Entrevista:O Estado inteligente

quinta-feira, setembro 15, 2005

DEMÉTRIO MAGNOLI A camarilha

folha de s paulo
 No tumultuoso ano de 1992, sob o impacto das mobilizações que conduziriam à renúncia de Fernando Collor, encontram-se as raízes da camarilha que hoje controla o PT. O grito de "Fora Collor!" surgiu entre as bases petistas, à revelia de Lula, que procurou inicialmente contê-lo, e provocou uma dissidência na Articulação, a corrente dirigente do PT. No ano seguinte, pela primeira vez, essa corrente perdeu o controle sobre o Diretório Nacional do partido. Nas eleições presidenciais de 1994, o candidato Lula montou uma coordenação paralela e informal de campanha, contornando a linha política definida nas reuniões da coordenação oficial.
FHC foi eleito no rastro do Plano Real, mas Lula interpretou a derrota, de modo simplista e egocêntrico, como um produto da força do poder econômico e do "radicalismo do PT". Dedicou seus esforços, então, à construção de uma nova maioria no PT e, no fim das contas, de um novo partido. O Campo Majoritário surgiu em 1995, reunindo a antiga Articulação à corrente liderada por José Genoino e agregando políticos de expressão própria. A nova maioria não tinha idéias, exceto aquela expressa no seu nome: formar uma maioria eterna, intocável. Mas tinha um plano de ação: combater o programa original do PT e a sua identidade de partido democrático e militante.
José Dirceu, o operador de Lula e presidente petista ungido pelo Campo Majoritário, executaria a desfiguração, criando um "partido da ordem" e uma máquina partidária profissional.
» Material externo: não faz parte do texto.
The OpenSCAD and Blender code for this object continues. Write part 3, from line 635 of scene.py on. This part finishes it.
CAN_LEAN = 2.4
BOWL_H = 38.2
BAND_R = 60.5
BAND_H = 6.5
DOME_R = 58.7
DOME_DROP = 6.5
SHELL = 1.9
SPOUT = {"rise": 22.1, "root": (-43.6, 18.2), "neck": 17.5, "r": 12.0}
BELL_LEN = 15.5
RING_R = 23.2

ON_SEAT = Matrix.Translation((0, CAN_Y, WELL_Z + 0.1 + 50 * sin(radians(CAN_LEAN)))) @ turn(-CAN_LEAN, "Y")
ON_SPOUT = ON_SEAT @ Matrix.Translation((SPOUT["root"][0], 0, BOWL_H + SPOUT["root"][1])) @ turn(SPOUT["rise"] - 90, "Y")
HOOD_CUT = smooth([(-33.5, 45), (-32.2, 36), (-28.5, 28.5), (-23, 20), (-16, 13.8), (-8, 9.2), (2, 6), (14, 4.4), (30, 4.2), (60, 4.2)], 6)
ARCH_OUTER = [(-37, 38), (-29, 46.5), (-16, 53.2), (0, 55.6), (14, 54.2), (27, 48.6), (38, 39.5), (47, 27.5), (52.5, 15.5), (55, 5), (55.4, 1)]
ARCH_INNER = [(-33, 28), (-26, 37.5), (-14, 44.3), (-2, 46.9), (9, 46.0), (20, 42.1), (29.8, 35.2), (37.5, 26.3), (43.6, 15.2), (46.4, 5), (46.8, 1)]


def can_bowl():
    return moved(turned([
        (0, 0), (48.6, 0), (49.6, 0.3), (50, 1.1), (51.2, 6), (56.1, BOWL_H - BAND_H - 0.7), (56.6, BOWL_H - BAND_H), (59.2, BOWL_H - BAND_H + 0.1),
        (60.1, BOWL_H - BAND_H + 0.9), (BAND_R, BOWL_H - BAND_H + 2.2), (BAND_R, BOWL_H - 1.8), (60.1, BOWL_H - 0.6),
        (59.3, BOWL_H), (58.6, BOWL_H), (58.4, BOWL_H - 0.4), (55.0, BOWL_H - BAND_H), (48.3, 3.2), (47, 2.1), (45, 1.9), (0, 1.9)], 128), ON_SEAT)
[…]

Em nome da meta obsessiva de conduzir Lula à Presidência, Dirceu assumiu a missão de tecer a rede de uma camarilha política que asfixiou o PT e, já como quadrilha de delinqüentes, viria mais tarde a estender seus tentáculos pela administração federal. Figuras fiéis a Lula, como Delúbio Soares, e a Dirceu, como Silvio Pereira, funcionaram como peças da engrenagem de contornos mafiosos escondida sob os mantos do governo e do partido.
A camarilha é um fim para Dirceu, mas um meio para Lula, que acalenta o sonho de fundir a sua corrente política ao PSDB. Na conjuntura de crise aberta pelo desvendamento da ação da quadrilha, Lula tentou acelerar a implosão do PT por meio da candidatura de Tarso Genro à presidência do partido. Mas a "refundação", um nome pomposo para a operação de descarte da carcaça de Dirceu, despedaçou-se contra o rochedo do instinto de sobrevivência do Campo Majoritário. A candidatura de Ricardo Berzoini é o fruto do acordo circunstancial costurado entre Lula e seu antigo operador.
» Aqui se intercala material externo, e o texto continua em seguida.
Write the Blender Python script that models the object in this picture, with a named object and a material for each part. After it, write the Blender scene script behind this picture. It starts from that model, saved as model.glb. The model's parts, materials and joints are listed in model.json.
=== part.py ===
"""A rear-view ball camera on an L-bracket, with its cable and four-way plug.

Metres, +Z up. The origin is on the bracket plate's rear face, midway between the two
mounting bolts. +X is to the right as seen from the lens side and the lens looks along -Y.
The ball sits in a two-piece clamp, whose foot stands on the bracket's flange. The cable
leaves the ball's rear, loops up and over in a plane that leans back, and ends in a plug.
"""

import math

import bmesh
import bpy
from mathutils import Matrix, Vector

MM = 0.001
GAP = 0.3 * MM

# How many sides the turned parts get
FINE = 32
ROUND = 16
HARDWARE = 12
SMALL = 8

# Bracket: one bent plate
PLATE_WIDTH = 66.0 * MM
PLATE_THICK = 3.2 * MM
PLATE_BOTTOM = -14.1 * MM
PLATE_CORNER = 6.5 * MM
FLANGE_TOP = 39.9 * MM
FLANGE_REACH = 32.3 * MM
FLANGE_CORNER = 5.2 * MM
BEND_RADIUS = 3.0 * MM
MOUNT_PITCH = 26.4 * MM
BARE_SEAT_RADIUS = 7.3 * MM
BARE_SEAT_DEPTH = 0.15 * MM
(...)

A crise lança um jato de luz sobre a trama política de fundo. A chapa oficial do Campo Majoritário, apoiada por Lula e montada em torno de seu ex-ministro, é a chapa de Dirceu. À sombra do Planalto, os 820 mil filiados ao PT são conclamados a elegê-lo como seu dirigente político, o que equivale a consagrar nas urnas internas a camarilha e identificar o partido à delinqüência organizada.
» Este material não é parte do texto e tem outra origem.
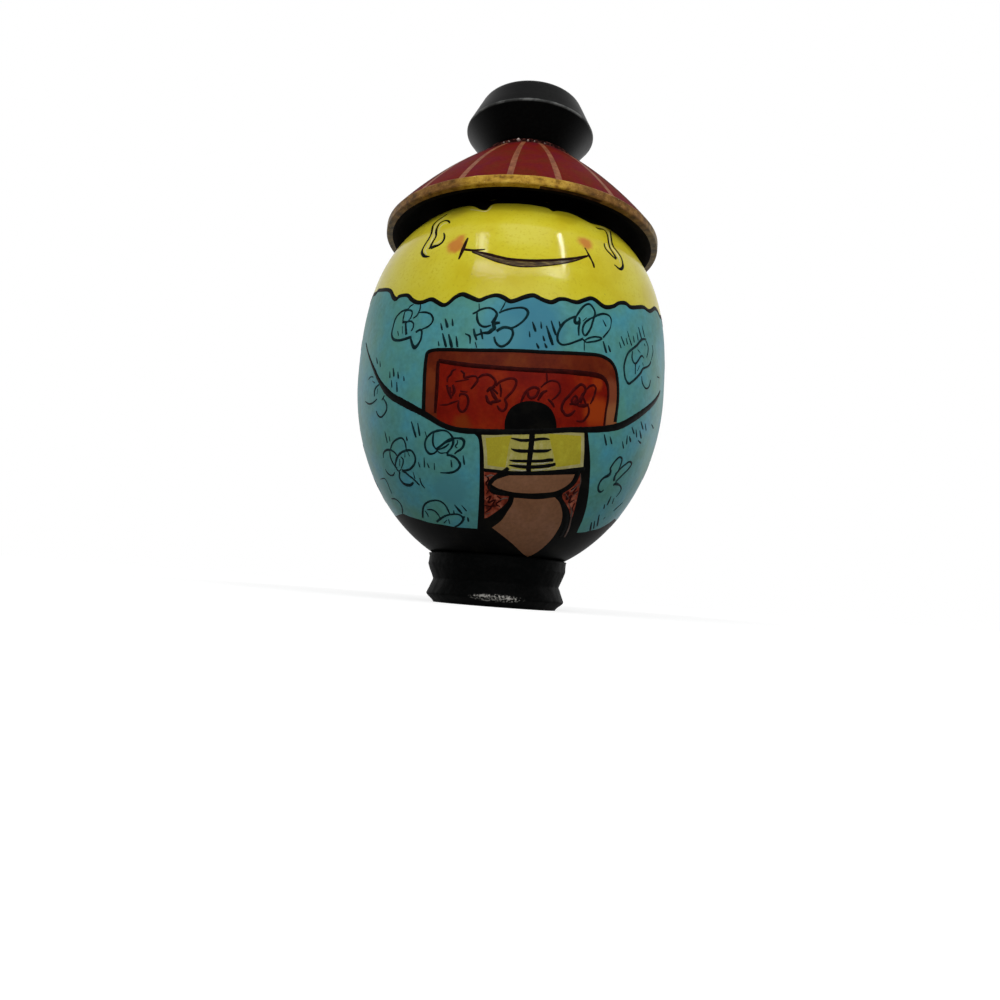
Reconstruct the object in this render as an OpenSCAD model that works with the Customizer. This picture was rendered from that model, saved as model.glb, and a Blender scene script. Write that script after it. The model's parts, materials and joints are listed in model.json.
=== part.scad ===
// A turned wooden egg figure with a hollow hat and a knob, standing on a turned foot.
// Sizes are in millimetres. The origin is the middle of the foot's underside, and Z is up.

/* [Egg] */
// Largest diameter of the egg
egg_d = 45; // [38:0.5:54]
// Height of the egg from its lower tip to its crown
egg_h = 53.7; // [48:0.1:66]
// Height of the widest place above the lower tip
belly_z = 27.6; // [24:0.1:34]
// Fullness of the egg above its widest place, where 2 is a plain ellipse
crown_fullness = 2.7; // [2:0.1:3]

/* [Foot] */
// Thickness of the foot under the egg's lower tip
foot_floor = 4.2; // [3.8:0.1:8]
// Diameter of the flat that the figure stands on
foot_base_d = 17.6; // [14:0.1:19]
// Diameter of the lower lip at its widest
foot_lip_d = 20.2; // [19.4:0.1:26]
// Height of the lower lip's widest place
foot_lip_z = 1.2; // [1:0.1:1.8]
// Diameter of the groove between the lip and the collar
foot_groove_d = 18.3; // [16:0.1:19]
// Height of the groove's deepest place
foot_groove_z = 3.3; // [2.8:0.1:3.6]
// Diameter of the collar that the egg sits in
foot_collar_d = 20; // [19.2:0.1:26]
// Height of the collar's straight band
foot_collar_h = 1.5; // [1:0.1:1.8]
// Width of the narrow land on top of the collar
foot_land = 0.2; // [0.1:0.05:0.4]
// Rounding of the foot's turned edges
foot_round = 0.35; // [0.1:0.05:0.5]

/* [Hat] */
// Diameter of the hat's rim
hat_d = 40.8; // [38:0.1:52]
// Height of the hat from the rim's lower edge to the flat that the knob sits on
hat_h = 14.1; // [11:0.1:20]
// Diameter of the flat top that the knob sits on
hat_top_d = 15; // [13.4:0.1:20]
// How far the side swells outside a straight cone, at its middle
hat_swell = 0.6; // [0.2:0.1:1.5]
// Height of the rim's outer face
rim_h = 1.1; // [0.6:0.1:2]
// Width of the flat under the rim
rim_w = 1.6; // [1:0.1:2.2]
// Depth of the hollow under the hat
hollow_depth = 3.3; // [2.4:0.1:4]
// Diameter of the hollow at its ceiling
hollow_top_d = 31.2; // [26:0.1:32]
// Depth of the seat that the egg's crown fills, above the hollow's ceiling
hat_seat = 0.9; // [0.5:0.1:1.5]
// Rounding of the rim's edges
rim_round = 0.25; // [0.1:0.05:0.4]

/* [Knob] */
// Diameter of the knob at its widest
knob_d = 19.6; // [17:0.1:26]
// Diameter of the knob's underside
knob_base_d = 12.6; // [9:0.1:13.2]
// Diameter of the knob's upper face, before its edge is rounded
knob_top_d = 14.8; // [11:0.1:16.4]
// Height of the knob
knob_h = 9.2; // [8:0.1:14]
// Height of the knob's widest place above its underside
knob_belt_z = 4.4; // [3:0.1:5]
// Rounding of the edge at the knob's widest place
knob_belt_round = 0.5; // [0.2:0.05:0.8]
// Rounding of the knob's upper edge
knob_top_round = 1.6; // [0.5:0.1:2]

/* [Dowels] */
// Diameter of the dowel between the foot and the egg
foot_dowel_d = 5; // [3:0.1:7]
// Depth of that dowel in the foot, below the egg's lower tip
foot_dowel_low = 2.6; // [1.5:0.1:2.8]
// Depth of that dowel in the egg, above the lower tip
foot_dowel_up = 10; // [6:0.1:14]
// Diameter of the dowel through the hat
hat_dowel_d = 4; // [3:0.1:6]
// Depth of that dowel in the egg, below the crown
hat_dowel_low = 9; // [6:0.1:14]
// Depth of that dowel in the knob, above its underside
hat_dowel_up = 5.5; // [3:0.1:6]
// Chamfer at the dowels' ends
dowel_chamfer = 0.4; // [0.1:0.1:0.8]

/* [Fits] */
// Glue line between two seated pieces
glue_gap = 0.05; // [0.02:0.01:0.1]
// Clearance round a dowel, on the radius
dowel_gap = 0.05; // [0.02:0.01:0.1]
// Empty depth beyond each end of a dowel
end_gap = 0.4; // [0.2:0.1:0.8]

/* [Hidden] */
$fn = 144;

// Overrun of a cutting shape past the face that it cuts
over = 1;
// Points on the lower half, the upper half, the hat's side and each rounded edge
low_steps = 32;
up_steps = 36;
side_steps = 16;
edge_steps = 5;

// Radii and heights that follow from the sizes above
egg_r = egg_d / 2;
tip_z = foot_floor;
waist_z = tip_z + belly_z;
crown_z = tip_z + egg_h;
crown_h = egg_h - belly_z;
collar_r = foot_collar_d / 2;
ceiling_z = crown_z - hat_seat;
rim_z = ceiling_z - hollow_depth;
rim_r = hat_d / 2;
hat_top_z = rim_z + hat_h;
knob_z = hat_top_z + glue_gap;

// Height above the lower tip at which the egg's lower half has the radius r
function rise(r) = belly_z * (1 - sqrt(1 - pow(r / egg_r, 2)));

collar_z = tip_z + rise(collar_r - foot_land);

// Outline of the egg from its lower tip to its crown, grown by g on all sides
function egg_outline(g) = concat(
    [for (i = [0 : low_steps])
        let (t = 90 * i / low_steps)
        [(egg_r + g) * sin(t), waist_z - (belly_z + g) * cos(t)]],
    [for (i = [1 : up_steps])
        let (t = 90 * i / up_steps, power = 2 / crown_fullness)
        [(egg_r + g) * pow(cos(t), power), waist_z + (crown_h + g) * pow(sin(t), power)]]
);

function unit(v) = v / norm(v);

// Points of an arc of radius r that rounds the corner b between the points a and c
function rounded(a, b, c, r) =
    let (
        u = unit(a - b),
        w = unit(c - b),
        half = acos(u * w) / 2,
        middle = b + unit(u + w) * r / sin(half),
        first = b + u * r / tan(half) - middle,
        last = b + w * r / tan(half) - middle,
        start = atan2(first.y, first.x),
        turn = (atan2(last.y, last.x) - start + 540) % 360 - 180
    )
    [for (i = [0 : edge_steps])
        let (t = start + turn * i / edge_steps)
        middle + r * [cos(t), sin(t)]];

// Points between a and b on a shallow curve that swells by s at its middle
function swelling(a, b, s) =
    let (along = b - a, out = unit([along.y, -along.x]))
    [for (i = [0 : side_steps])
        let (t = i / side_steps)
        a + t * along + 4 * s * t * (1 - t) * out];

module revolve(points) {
    rotate_extrude()
        polygon(points);
}

// A dowel's solid or, with gaps, the hole that it sits in
module dowel(d, bottom, top, bevel) {
    r = d / 2;
    revolve([
        [0, bottom],
        [r - bevel, bottom],
        [r, bottom + bevel],
        [r, top - bevel],
        [r - bevel, top],
        [0, top]
    ]);
}

module hole(d, bottom, top) {
    translate([0, 0, bottom])
        cylinder(d = d, h = top - bottom);
}

module foot_dowel_hole() {
    hole(
        foot_dowel_d + 2 * dowel_gap,
        tip_z - foot_dowel_low - end_gap,
        tip_z + foot_dowel_up + end_gap
    );
}

module hat_dowel_hole() {
    hole(
        hat_dowel_d + 2 * dowel_gap,
        crown_z - hat_dowel_low - end_gap,
        knob_z + hat_dowel_up + end_gap
    );
}

// The painted egg, one turned block with a dowel hole at each end
module egg_body() {
    color("#4f97a6")
        difference() {
            revolve(egg_outline(0));
            foot_dowel_hole();
            hat_dowel_hole();
        }
}

// The black foot, with a lip, a groove and a collar that is dished to the egg
module foot() {
    base = [foot_base_d / 2, 0];
    lip = [foot_lip_d / 2, foot_lip_z];
    groove = [foot_groove_d / 2, foot_groove_z];
    collar_low = [collar_r, collar_z - foot_collar_h];
    collar_top = [collar_r, collar_z];
    color("#161513")
        difference() {
            revolve(concat(
                [[0, 0], base],
                rounded(base, lip, groove, foot_round),
                rounded(lip, groove, collar_low, foot_round),
                rounded(groove, collar_low, collar_top, foot_round),
                [collar_top, [0, collar_z]]
            ));
            revolve(egg_outline(glue_gap));
            foot_dowel_hole();
        }
}

// The hat, a low cone with a square rim, hollow below and seated on the egg's crown
module hat() {
    flat_in = [rim_r - rim_w, rim_z];
    edge_low = [rim_r, rim_z];
    edge_up = [rim_r, rim_z + rim_h];
    side_top = [hat_top_d / 2, hat_top_z];
    side = swelling(edge_up, side_top, hat_swell);
    color("#651c22")
        difference() {
            revolve(concat(
                [[0, ceiling_z], [hollow_top_d / 2, ceiling_z], flat_in],
                rounded(flat_in, edge_low, edge_up, rim_round),
                rounded(edge_low, edge_up, side[1], rim_round),
                [for (i = [1 : side_steps]) side[i]],
                [[0, hat_top_z]]
            ));
            revolve(egg_outline(glue_gap));
            hat_dowel_hole();
        }
}

// The black knob, a double cone with a rounded belt and a rounded upper edge
module knob() {
    base = [knob_base_d / 2, knob_z];
    belt = [knob_d / 2, knob_z + knob_belt_z];
    top_out = [knob_top_d / 2, knob_z + knob_h];
    top_in = [0, knob_z + knob_h];
    color("#1d1d1c")
        difference() {
            revolve(concat(
                [[0, knob_z], base],
                rounded(base, belt, top_out, knob_belt_round),
                rounded(belt, top_out, top_in, knob_top_round),
                [top_in]
            ));
            hat_dowel_hole();
        }
}

// The hidden dowel that holds the egg on its foot
module foot_dowel() {
    color("#c9a877")
        dowel(foot_dowel_d, tip_z - foot_dowel_low, tip_z + foot_dowel_up, dowel_chamfer);
}

// The hidden dowel that runs from the egg through the hat into the knob
module hat_dowel() {
    color("#c9a877")
        dowel(hat_dowel_d, crown_z - hat_dowel_low, knob_z + hat_dowel_up, dowel_chamfer);
}

egg_body();
foot();
hat();
knob();
foot_dowel();
hat_dowel();
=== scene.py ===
"""A painted wooden egg figure: skins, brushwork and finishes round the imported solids."""
import json
import math
import random

import bpy
import numpy as np
from mathutils import Matrix, Vector, noise
from mathutils.geometry import delaunay_2d_cdt

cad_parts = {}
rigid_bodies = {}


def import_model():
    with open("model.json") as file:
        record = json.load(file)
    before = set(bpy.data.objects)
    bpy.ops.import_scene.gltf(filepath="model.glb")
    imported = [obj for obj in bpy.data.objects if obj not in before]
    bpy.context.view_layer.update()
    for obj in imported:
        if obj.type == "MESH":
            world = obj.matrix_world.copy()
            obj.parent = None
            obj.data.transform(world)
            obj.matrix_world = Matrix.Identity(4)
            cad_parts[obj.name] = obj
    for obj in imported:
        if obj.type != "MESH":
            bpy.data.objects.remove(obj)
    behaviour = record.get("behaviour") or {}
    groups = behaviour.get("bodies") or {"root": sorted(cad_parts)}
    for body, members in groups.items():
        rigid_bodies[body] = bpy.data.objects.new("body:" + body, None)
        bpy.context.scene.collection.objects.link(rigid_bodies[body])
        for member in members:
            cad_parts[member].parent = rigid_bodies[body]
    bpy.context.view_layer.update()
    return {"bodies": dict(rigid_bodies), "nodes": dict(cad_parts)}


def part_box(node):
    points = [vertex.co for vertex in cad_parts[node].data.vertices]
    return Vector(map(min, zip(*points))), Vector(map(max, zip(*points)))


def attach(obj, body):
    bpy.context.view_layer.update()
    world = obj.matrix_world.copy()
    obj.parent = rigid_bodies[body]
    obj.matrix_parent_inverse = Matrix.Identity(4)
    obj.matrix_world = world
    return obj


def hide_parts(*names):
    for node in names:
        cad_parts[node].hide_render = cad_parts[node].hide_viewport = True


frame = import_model()
ROOT = next(iter(frame["bodies"]))
MM = 0.001
random.seed(7)


def low(node):
    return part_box(node)[0][2] / MM


def high(node):
    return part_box(node)[1][2] / MM


def radius(node):
    return (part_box(node)[1][0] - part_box(node)[0][0]) / MM / 2


# Sizes in millimetres: those of the solids come from the frame, the rest as the part has them
EGG_R = radius("egg_body")
TIP_Z = low("egg_body")
WAIST_Z = 31.8
CROWN_Z = high("egg_body")
CROWN_FULLNESS = 2.7
HAT_R = radius("hat")
HAT_LOW_Z = low("hat")
HAT_TOP_Z = high("hat")
HAT_TOP_R = 7.5
HAT_SWELL = 0.6
# The low neck above the hat's slope, under the knob
NECK_R = 7.35
NECK_H = 0.7
RIM_H = 1.1
RIM_W = 1.6
RIM_ROUND = 0.2
HOLLOW_DEPTH = 3.3
HOLLOW_TOP_R = 15.6
KNOB_R = 9.8
KNOB_LOW_Z = low("knob")
KNOB_TOP_Z = high("knob")
KNOB_BASE_R = 6.3
KNOB_TOP_R = 7.4
KNOB_BELT_Z = KNOB_LOW_Z + 4.4
KNOB_BELT_ROUND = 0.22
KNOB_TOP_ROUND = 1.6
FOOT_TOP_Z = high("foot")
FOOT_BASE_R = 8.8
FOOT_LIP = (10.1, 1.2)
FOOT_GROOVE = (9.15, 3.3)
FOOT_COLLAR_R = 10.0
FOOT_COLLAR_H = 1.5
FOOT_ROUND = 0.3
GLUE_GAP = 0.05
# Radius of the small ring of points round a pole
POLE_R = 0.3

# How far the egg's skin lies inside the solid's surface, so that the ink stays within its size
SKIN_INSET = 0.06
INK_HEIGHT = 0.03
INK_DEPTH = 0.04
# Width of a line's flat top against its foot
RIBBON_TOP = 0.8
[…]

Há dias, Marilena Chaui denunciou o "ódio ao PT" que emerge na crise (e que existe de fato), mas, significativamente, "esqueceu-se" de mencionar o "ódio à camarilha" difundido nas bases sociais petistas. No domingo, os filiados do partido têm a oportunidade histórica de fazer o que a filósofa não faz: separar o PT da camarilha, recusando o voto à chapa de Dirceu e dos usuários do "mensalão".